Directing the Production of Events for a company like APD must be anything but boring. What do you find most attractive about your work? And what least?
There are a lot of good moments: the complicit looks from your companions during the process, to make sure that what was initially proposed has been faithfully carried out… I find my work really interesting, I couldn’t dedicate myself to this if it weren’t so.
I wouldn’t call them the worst moments, rather the most difficult ones which are those that make you grow personally and professionally, and are linked to the uncertainties, to those moments when you don’t see a clear solution to the production process.
Regarding the event for the presentation of the complex Katara Plaza, celebrated last March in Doha, what difficulties did you encounter -if any- while working in a country like Qatar?

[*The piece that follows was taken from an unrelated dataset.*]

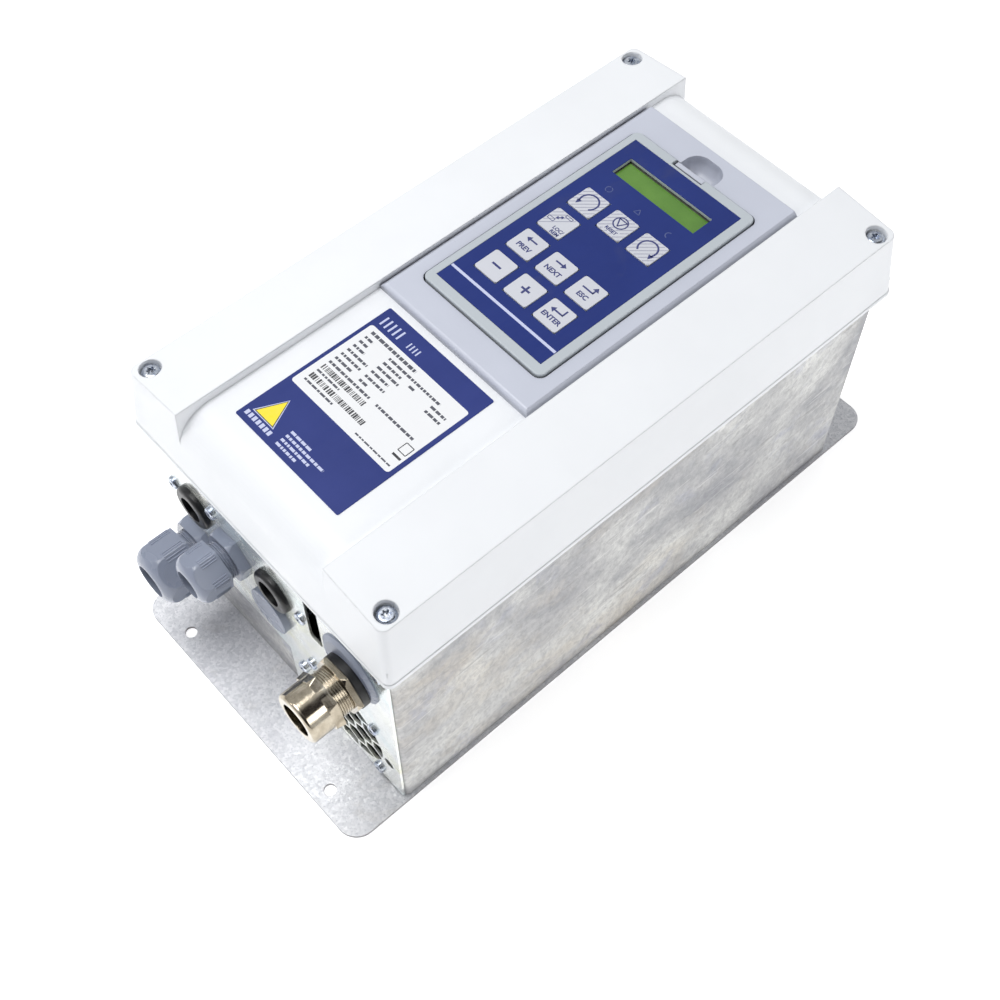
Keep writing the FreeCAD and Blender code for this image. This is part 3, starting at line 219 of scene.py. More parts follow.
def stained_steel():
    """Zinc coated box sheet with cloudy grey-blue stains, warm tints, smears and scratches."""
    look = Look("stained_steel", srgb(210, 210, 210), 0.4, 0.35)
    cloud = look.noise(13, 10, 0.7, 0.3, (1, 0.8, 1))
    color = look.ramp(cloud, (0.34, srgb(146, 147, 153)), (0.48, srgb(192, 192, 191)),
                      (0.62, srgb(228, 228, 224)))
    dull = look.noise(8, 6, 0.6, 0.2, (1, 0.7, 1.2))
    color = look.mix(look.grey(dull, 0.48, 0.72, 0, 0.5), color, srgb(152, 151, 156))
    warm = look.grey(look.noise(17, 7, 0.68, 0.3, (1, 0.7, 1.1)), 0.52, 0.7, 0, 0.42)
    color = look.mix(warm, color, srgb(206, 192, 168))
    cool = look.grey(look.noise(25, 8, 0.72, 0.4, (1, 0.8, 1)), 0.55, 0.68, 0, 0.5)
    color = look.mix(cool, color, srgb(148, 153, 178))
    veins = look.noise(60, 10, 0.82, 0.6, (1, 0.9, 1.1), (0.5, 0, 0))
    color = look.mix(look.grey(veins, 0.58, 0.63, 0, 0.4), color, srgb(122, 121, 128))
    pale = look.noise(31, 9, 0.74, 0.5, (1, 0.7, 1.2), (0.9, 0, 0))
    color = look.mix(look.grey(pale, 0.6, 0.68, 0, 0.5), color, srgb(240, 240, 238))
    mottle = look.noise(190, 9, 0.82, 0.4, (1, 1.3, 1))
    color = look.mix(look.grey(mottle, 0.46, 0.6, 0, 0.42), color, srgb(140, 139, 142))
    scratch = look.noise(70, 3, 0.6, 0.2, (6, 0.3, 6), (0.3, 0, 0))
    color = look.mix(look.grey(scratch, 0.62, 0.66, 0, 0.35), color, srgb(236, 235, 232))
    scrape = look.noise(52, 3, 0.6, 0.3, (7, 0.4, 7), (-0.5, 0, 0))
    look.color(look.mix(look.grey(scrape, 0.64, 0.67, 0, 0.4), color, srgb(132, 130, 130)))
    look.roughness(look.grey(mottle, 0.35, 0.65, 0.3, 0.52))
    look.bump((scratch, 0.05, 0.0003), (mottle, 0.12, 0.0002), (dull, 0.1, 0.0012), edge=0.0006)
    return look.material


def passivated():
    """Mirror-like zinc plating with a faint yellow-green bloom and finger marks."""
    look = Look("zinc_bright", srgb(240, 242, 236), 0.16, 0.72)
    bloom = look.ramp(look.noise(24, 4, 0.6, 0.8), (0.32, srgb(240, 242, 220)), (0.5, srgb(244, 246, 243)),
                      (0.66, srgb(224, 236, 236)))
    dirt = look.grey(look.noise(60, 5, 0.7), 0.58, 0.72, 0, 0.35)
    look.color(look.mix(dirt, bloom, srgb(196, 194, 184)))
    look.roughness(look.grey(look.noise(90, 4), 0.3, 0.7, 0.1, 0.3))
    look.bump((look.noise(420, 3), 0.02, 0.0002), edge=0.0004)
    return look.material


def plated_screw():
    """Bright zinc plated steel with a bluish tint."""
    look = Look("zinc_screw", srgb(196, 204, 216), 0.22, 1.0)
    tint = look.ramp(look.noise(300, 3, 0.6), (0.3, srgb(150, 160, 180)), (0.7, srgb(226, 230, 236)))
    look.color(tint)
    look.roughness(look.grey(look.noise(900, 3), 0.3, 0.7, 0.14, 0.38))
    look.bump((look.noise(1600, 2), 0.12, 0.0001), edge=0.00025)
    return look.material


def turned_metal(name, dark, middle, pale):
    """Plated or plain brass: fine turning marks and tarnish in patches."""
    look = Look(name, middle, 0.14, 1.0)
    look.color(look.ramp(look.noise(75, 4, 0.6, 0.4), (0.3, dark), (0.55, middle), (0.75, pale)))
    look.roughness(look.grey(look.noise(240, 4), 0.3, 0.7, 0.08, 0.2))
    turning = look.noise(300, 2, 0.5, 0, (0.3, 9, 0.3))
    look.bump((turning, 0.10, 0.0002), (look.noise(900, 2), 0.05, 0.0001), edge=0.0006)
    return look.material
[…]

Fortunately, we didn’t have any big problems, everything went along with relative normality, keeping in mind the short production period that we had: in one month from the signing of the contract we had to do the audiovisual production, transport the equipment from Spain, etc. The most difficult of all was getting the equipment through Customs, it’s not easy to work outside the EU.

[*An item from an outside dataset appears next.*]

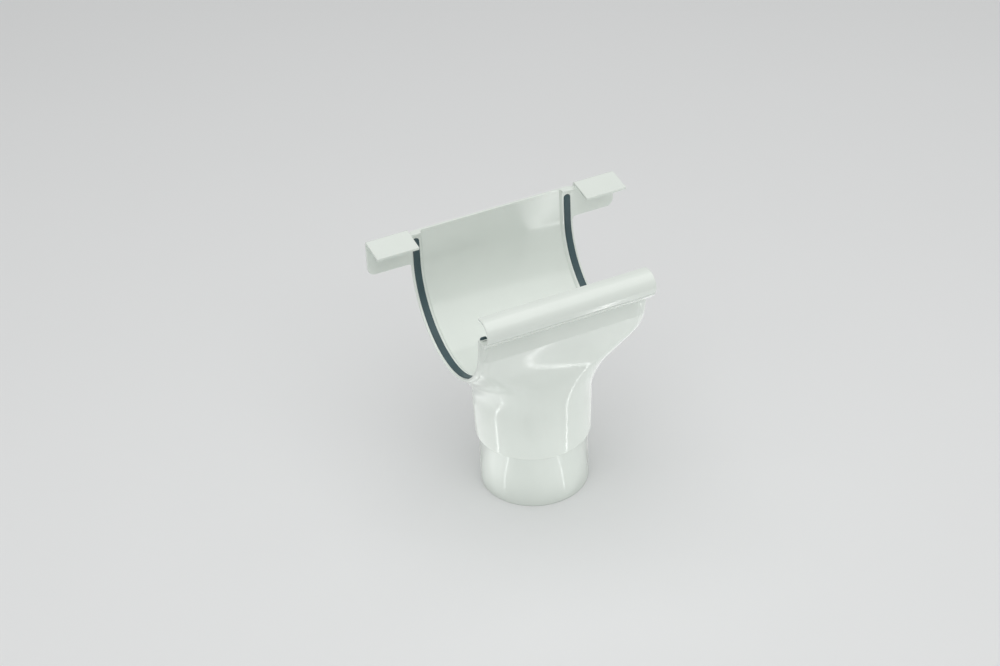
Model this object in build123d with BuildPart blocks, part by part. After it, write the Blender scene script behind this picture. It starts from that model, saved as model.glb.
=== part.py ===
from build123d import *
import math
import os

os.makedirs("parts", exist_ok=True)

# Gutter outlet for a half-round gutter: a short trough that hangs between two gutter lengths and
# drops the water through shoulders and a neck into a round spigot.
# X runs along the gutter, +Y points to the wall, +Z is up, the origin is the centre of the
# spigot's lower end. All sizes are millimetres.

# Spigot and neck
spigot_radius = 40.0
spigot_length = 43.5
skin = 2.4
step_width = 2.3
step_height = 1.2
neck_length = 31.5
neck_flare = 1.0

# Trough, a half circle with straight walls above its centre height
centre_height = 173.8
trough_inner_radius = 56.5
trough_wall = 2.0
rear_wall_height = 25.5
half_length = 64.0
drain_radius = 29.5

# Shoulders, from the round neck out to the crease under the trough's straight skirt.
# Each spread is the stretch of the rise, in fractions of it, over which a size grows.
skirt_height = 16.1
shoulder_inset = 1.2
shoulder_corner_radius = 6.6
shoulder_corner_easing = 0.4
length_spread = (0.036, 0.593)
length_lag = 1.3
depth_spread = (0.447, 1.27)
corner_spread = (0.375, 0.86)
shoulder_levels = 15
hollow_drop = 5.7
hollow_levels = 8

# Rim band at each end, with the groove that holds the seal
band_length = 9.6
seat_rise = 1.5
rim_lip_drop = 0.3
rim_end_drop = 1.7
rim_lip_length = 1.0
rim_taper_length = 4.0
rim_taper_bulge = 0.45
flank_length = 1.6
groove_inset = 1.5
groove_width = 5.3
groove_depth = 1.4

# Seal
seal_clearance = 0.05
seal_height = 2.2
seal_edge_height = 1.75
seal_crown_width = 2.4
seal_rear_drop = 4.5
seal_front_rise = 2.5

# Front bead, a sheet that rolls out from the front wall and over
bead_end_inset = 0.2
bead_rise = 1.1
bead_sheet = 1.8
bead_foot_reach = 5.7
bead_cheek_reach = 12.2
bead_cheek_rise = 6.3
bead_centre_reach = 3.8
bead_centre_rise = 11.6
bead_radius = 10.0
bead_end_angle = 80.0
bead_end_length = 4.1
cheek_groove = 0.5

# Rear tabs and hooks
tab_reach = 33.3
tab_sheet = 2.0
tab_height = 25.8
tab_corner = 5.5
tab_hollow = 3.0
tab_gap = 0.3
hook_gap = 1.6
hook_bend_radius = 3.0
hook_bend_rise = 1.1
hook_reach = 19.5
hook_tip_drop = 1.8
latch_depth = 1.6
latch_height = 1.9
latch_length = 10.0

# Sizes that follow from the ones above
bore_radius = spigot_radius - skin
neck_bottom_radius = spigot_radius + step_width
neck_top_radius = neck_bottom_radius + neck_flare
neck_top = spigot_length + neck_length
trough_outer_radius = trough_inner_radius + trough_wall
rear_top = centre_height + rear_wall_height
crease_height = centre_height - skirt_height
shoulder_half_length = half_length - shoulder_inset
hollow_top = crease_height - hollow_drop
band_start = half_length - band_length
seat_radius = trough_inner_radius - seat_rise
groove_outer_side = half_length - groove_inset
groove_inner_side = groove_outer_side - groove_width
groove_middle = (groove_inner_side + groove_outer_side) / 2
bead_half_length = half_length - bead_end_inset
bead_floor = centre_height + bead_rise
front_top = bead_floor + bead_sheet
bead_foot_y = -trough_outer_radius - bead_foot_reach
bead_cheek_y = -trough_outer_radius - bead_cheek_reach
bead_cheek_z = bead_floor + bead_cheek_rise
bead_centre_y = -trough_outer_radius - bead_centre_reach
bead_centre_z = bead_floor + bead_centre_rise
tab_rear = seat_radius + tab_sheet
tab_root = groove_outer_side + tab_gap
tab_end = half_length + tab_reach
hook_start = half_length + hook_gap
hook_bend_height = rear_top + hook_bend_rise
hook_bend_y = tab_rear - hook_bend_radius
hook_bend_angle = 90 + math.degrees(
    math.atan2(hook_tip_drop + hook_bend_radius - tab_sheet, hook_reach)
)
tab_bottom = hook_bend_height - tab_height
latch_start = hook_start - latch_length
seal_back = seal_clearance - groove_depth
seal_half_width = groove_width / 2 - seal_clearance
seal_end_height = rear_top - seal_rear_drop - groove_width / 2
seal_front_end_height = front_top + seal_front_rise - groove_width / 2


def eased(height, spread, lag=1.0):
    """Share from 0 to 1 that rises softly over a spread of the shoulders' height."""
    rise = (height - neck_top) / (crease_height - neck_top)
    share = min(max((rise - spread[0]) / (spread[1] - spread[0]), 0), 1) ** lag
    return share * share * (3 - 2 * share)


def shoulder_cut(height, inset):
    """Level cut of the shoulders: round at the neck, a rounded rectangle at the crease."""
    longer = eased(height, length_spread, length_lag)
    deeper = eased(height, depth_spread) / eased(crease_height, depth_spread)
    sharper = eased(height, corner_spread)
    length = neck_top_radius + (shoulder_half_length - neck_top_radius) * longer
    depth = neck_top_radius + (trough_outer_radius - neck_top_radius) * deeper
    round_corner = neck_top_radius - shoulder_corner_easing
    corner = round_corner + (shoulder_corner_radius - round_corner) * sharper
    RectangleRounded(2 * (length - inset), 2 * (depth - inset), corner - inset)


def cut_heights(top, levels):
    """Heights of the shoulders' level cuts, from the neck up to a top height."""
    rise = (top - neck_top) / levels
    return [neck_top + rise * level for level in range(levels + 1)]


def trough_outline(radius, rear_height, front_height):
    """Closed outline of the half-round channel filled up to its rims."""
    Line((radius, rear_height), (radius, centre_height))
    ThreePointArc(
        (radius, centre_height), (0, centre_height - radius), (-radius, centre_height)
    )
    Line((-radius, centre_height), (-radius, front_height))
    Line((-radius, front_height), (radius, rear_height))


def channel_path(rear_height, front_height):
    """Line down the rear wall, round the half circle and up the front wall."""
    Line((seat_radius, rear_height), (seat_radius, centre_height))
    ThreePointArc(
        (seat_radius, centre_height),
        (0, centre_height - seat_radius),
        (-seat_radius, centre_height),
    )
    Line((-seat_radius, centre_height), (-seat_radius, front_height))


def across_path(height):
    """Plane across the channel path at the rear wall: x along the gutter, y into the channel."""
    return Plane(origin=(0, seat_radius, height), x_dir=(1, 0, 0), z_dir=(0, 0, -1))


def front_plane(height):
    """Plane across the channel path at the front wall: x along the gutter, y into the channel."""
    return Plane(origin=(0, -seat_radius, height), x_dir=(1, 0, 0), z_dir=(0, 0, 1))


def crown_side(side):
    """Half of the seal's section: half its back, its side and half of its crown."""
    edge = groove_middle + side * seal_half_width
    Polyline(
        (groove_middle, seal_back),
        (edge, seal_back),
        (edge, seal_back + seal_edge_height),
        (groove_middle + side * seal_crown_width / 2, seal_back + seal_height),
        (groove_middle, seal_back + seal_height),
    )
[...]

How do you prepare for a production of this magnitude? How many people intervene and with what work deadlines?
The work team was immense, especially taking into account that we had so little time for production. We’re talking about more than 100 people from all areas (AV production, soundtrack, artistic, technical and production direction, designers for sound and lighting, AV technicians and special effects, technicians for assembly, logistics, etc.). From Spain we took 25 professionals.
What has called your attention most working in a country that’s culturally different, or at least at first sight, like Qatar?
Surprisingly, in the end, in our kind of work, it doesn’t matter what country you’re working in, everything is very similar. It’s a universal language.
The most complex production was “The Giant of the Seven Seas” in the Forum of Barcelona in 2004. Doing 4 daily performances of a show that combined a prototype of large dimensions made with recycled materials by a French team, La Machine, with flying trapeze acts by acrobats brought from Guanzhou (China) and other specialists (vertical dance, trial, etc.), in an open-air space next to the sea during 5 months was complicated.
Recount for us a critical moment that you’ve lived during or previous to the celebration of an event.
All moments previous to an event taking place are critical for me, without exception. It’s the point of no return, there’s no going back, not even “almost” possibilities to rectify or improve. We’re talking about complex machinery in which machines and human beings intervene, and any error or malfunctioning can ruin everything. The whole team has to be on alert.
For the Fires of the Apostle show in 2011 you projected for the first time in the world mapping over a Baroque façade, which set a landmark. Has it been the biggest challenge so far from a technical point of view?
I consider it more difficult to maintain something than achieve it. The challenge is to improve each project.
The event was acclaimed by the critics -it received the award for Best European Cultural Event and the Grand Jury Prize for Spain and Portugal- and by the public -the videos on Internet had more than 600,000 visits-. What is more rewarding for you, recognition from the sector or the public?
They’re the same, but success, like happiness, is ephemeral… The project I’m working on right now is the most important.
So many years working in technical production of events has given you a wide knowledge of the sector. What are the main tendencies in today’s market and where are we going?
The incorporation of new technologies is a constant. In these times of interactivity, virtual space immersion and 360º proposals are the tendency but they will lack meaning if they don’t transmit a bigger and better message. The commitment to work, coherence and creativity are above whatever tendency.
Tell us about the last project, the mapping show for Marca España projected in Berlin. How do you take on the organization of an event that you know the chancellor of Germany is going to attend, as well as the president of the Government and the minister for Exterior Affairs and Cooperation?
It’s added pressure, undoubtedly, but, as a bullfighter once said, “there is no such thing as a small bullring” and to participate in an event for children, without communications media, for example, demands the same from us as working for a media event. Our involvement in all projects is the same, we wouldn’t be doing our job if it weren’t so.
You’ve worked over half the globe with projects of great magnitude that always excel by their technical and logistic complexity. Is there any professional challenge you’ve yet to fulfil?
The capacity for learning is an indispensable condition that anyone should comply with who is dedicated to the kind of work I do. Luckily, I haven’t stopped learning.